La réponse, les défenseurs obsessionnels de la liberté d’expression viennent de nous la donner. Il ne fallait, en aucun cas, tuer Hitler, ni en 1889, ni en 1932. Et encore moins peut-être en 1932 qu’en 1889, car dans l’ontologie paresseuse de nos contemporains les plus libéraux, ces sortes casuistes électroniques de la Rome finissante, l’infanticide est moins grave que le déni de démocratie : et empêcher le président américain de demander à ses supporters, à mots à peine voilés, de prendre d’assaut le Capitole — action qui eut, qu’on ne l’oublie pas, comme conséquence directe la mise à mort d’un policier avec extincteur — ce serait être un fasciste soi-même.
Il faudrait faire preuve de modération précisément ici, en ne modérant pas les appels répétés du plus célèbre des utilisateurs de twitter au meurtre.

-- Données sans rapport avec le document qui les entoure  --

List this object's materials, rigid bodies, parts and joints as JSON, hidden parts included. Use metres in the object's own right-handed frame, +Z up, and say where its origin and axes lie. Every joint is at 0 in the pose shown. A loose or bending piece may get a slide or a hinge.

Les années 30 sont devant nous, et cela exige d’agir en conséquence. L’édition de Mein Kampf qu’on peut se procurer, aujourd’hui, en librairie, comporte un avertissement pour le moins ambigu : ce serait le fac-similé d’une traduction voulue par l’état-major, pour alerter les consciences, en 1934. Je ne sais pas si c’est vrai, mais ceux qui défendent aujourd’hui la liberté d’expression de Donald Trump me font penser à ce mystérieux état-major. Dont on aurait aimé qu’il excelle moins dans ce genre de tactiques douteuses, et plus dans sa stratégie anti-nazie de 1940.